Et pourtant, le 19 septembre, le cabinet de sécurité israélien (réunion d’urgence du Conseil des ministres pour examiner la situation militaire) a déclaré la Bande de Gaza une « entité hostile ». Les conséquences d’une telle caractérisation n’ont pas tardé à venir : le gouvernement israélien a aussitôt fait savoir qu’il allait continuer les incursions de son armée dans la Bande de Gaza, avec les ravages auxquelles elles ont déjà habituées la population civile. Mais ce n’est pas tout. Tel-Aviv menace, en plus, d’imposer des restrictions à la circulation des marchandises (déjà fort limitée) ainsi qu’à « la fourniture de carburant et d’électricité ». Il est également question de couper l’alimentation en eau potable. De telles mesures constitueraient une violation flagrante du droit international tel que codifié dans les Conventions de Genève sur les responsabilités de la puissance occupante envers la population civile en temps de guerre. La Bande de Gaza est bien sous occupation militaire, même si les colons israéliens y ont été évacués en 2005. Ce territoire est complètement cerné par l’armée israélienne, qui contrôle toutes les entrées et sorties. Les règles de la guerre, confirmées par l’ONU, interdisent formellement les représailles collectives contre les civils en temps de conflit.

Les premières menaces verbales d’Olmert sont intervenues à la veille de la fête de Rosh Hashana, le nouvel an juif, car la roquette lancée par la résistance palestinienne est tombée sur la base militaire d’Askelon deux jours avant le début de cette fête. Tout laisse à croire que le gouvernement Olmert a attendu la fin de cette période festive (le début du mois de Tishri dans le calendrier hébraïque) pour annoncer de nouvelles souffrances qu’il entend affliger à la population de la Bande de Gaza. En effet, l’annonce des représailles israéliennes, en plus d’être illicites, vient à deux jours de la date la plus solennelle du calendrier juif, Yom Yippour (le grand pardon), qui commence au coucher de soleil ce soir, le 21 septembre. Quel affront ! Pas seulement contre les Palestiniens de Gaza, mais contre les Juifs du monde entier. Yippour, jour de jeûne et de prière, est consacré à un exercice d’introspection et d’examen de conscience. Dans la tradition juive, c’est à Dieu qu’il faut demander pardon pour les péchés que l’on aurait commis contre Lui (ne pas respecter le chabbat, ne pas manger cachère, ne pas se rendre à la synagogue le samedi, etc.). Mais pour tout péché que l’on aurait commis contre son prochain (manque de correction, désobligeance, offense, mépris ou violence infligée contre son voisin, par exemple), c’est à ce dernier qu’il faut demander pardon et faire amende honorable. Que l’on soit pratiquant ou pas, croyant ou pas, cette démarche demeure très forte dans la tradition juive. Si les Juifs israéliens doivent demander pardon à ceux contre qui ils auraient commis des violences au cours de la l’année qui vient de s’écouler, ce n’est sûrement pas comme ça qu’il faut s’y prendre.

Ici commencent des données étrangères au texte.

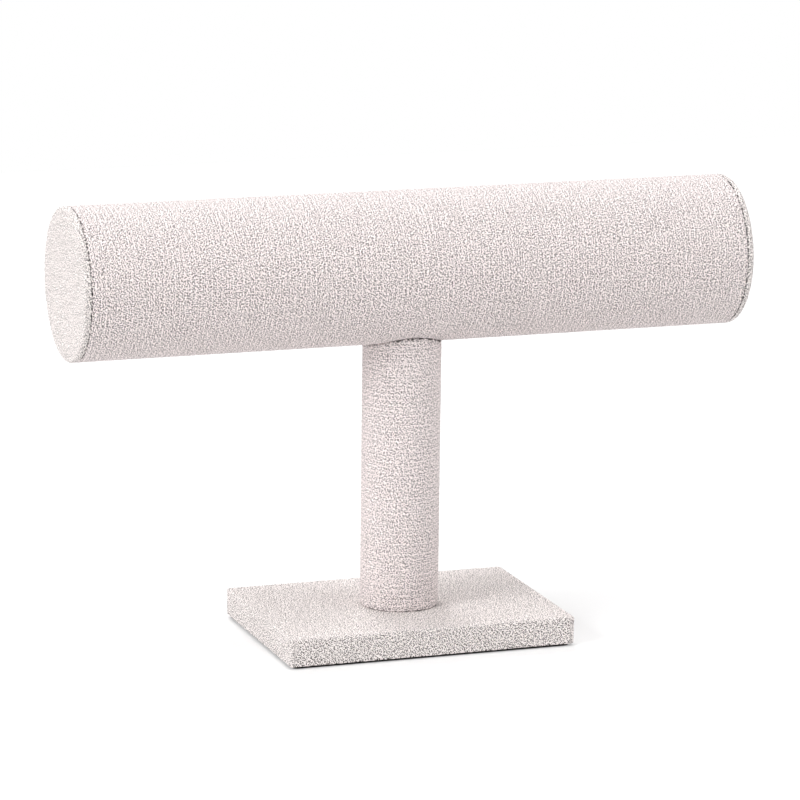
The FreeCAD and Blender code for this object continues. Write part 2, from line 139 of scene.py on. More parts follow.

À l’UJFP, association juive laïque, notre solidarité avec le peuple palestinien ne découle pas des impératifs religieux du judaïsme. Il découle de notre internationalisme car nous sommes soucieux de promouvoir la fraternité et le droit à l’autodétermination des peuples opprimés. C’est bien le cas du peuple palestinien. Mais nous soulignons que les dernières déclarations bellicistes et revanchardes des autorités israéliennes ne constituent pas seulement un affront à la paix, à la dignité humaine et au droit international. Elles constituent également une offense grave contre tous les croyants, car le judaïsme nous incombe de respecter les mitzvoth (commandements) en cette période de repentance. Cet affront des autorités israéliennes défie la tradition d’humilité, de pardon et de justice attendue des Juifs en cette période de l’année. Puisque le péché (et le pardon) sont des actes individuels, le judaïsme ne cautionne pas la notion de culpabilité collective. Une nation ne saurait être damnée pour des offenses commises par des individus issus de son sein. Ainsi, il n’y a pas de culpabilité collective des Israéliens (et encore moins des Juifs du monde entier) pour les agissements criminels des maîtres de Tel-Aviv. Mais les menaces du gouvernement israélien lancent un défi à la population juive du monde entier. Pour un État qui se veut juif, c’est un comble. Car en cette veille de Kippour, chacun de nous doit faire un effort de sincérité dans son examen de conscience, en Israël comme ailleurs. Ce n’est pas un geste rituel vide de sens ; les manquements de chacun ne sont pas automatiquement balayés sous prétexte qu’on aurait récité une prière à la synagogue. Pour les croyants, les commandements divins nous imposent un changement de comportement pour cultiver la piété, l’équité et, comme a dit le rabbin Tarfon, pour « créer un monde meilleur ». À bon entendeur salut.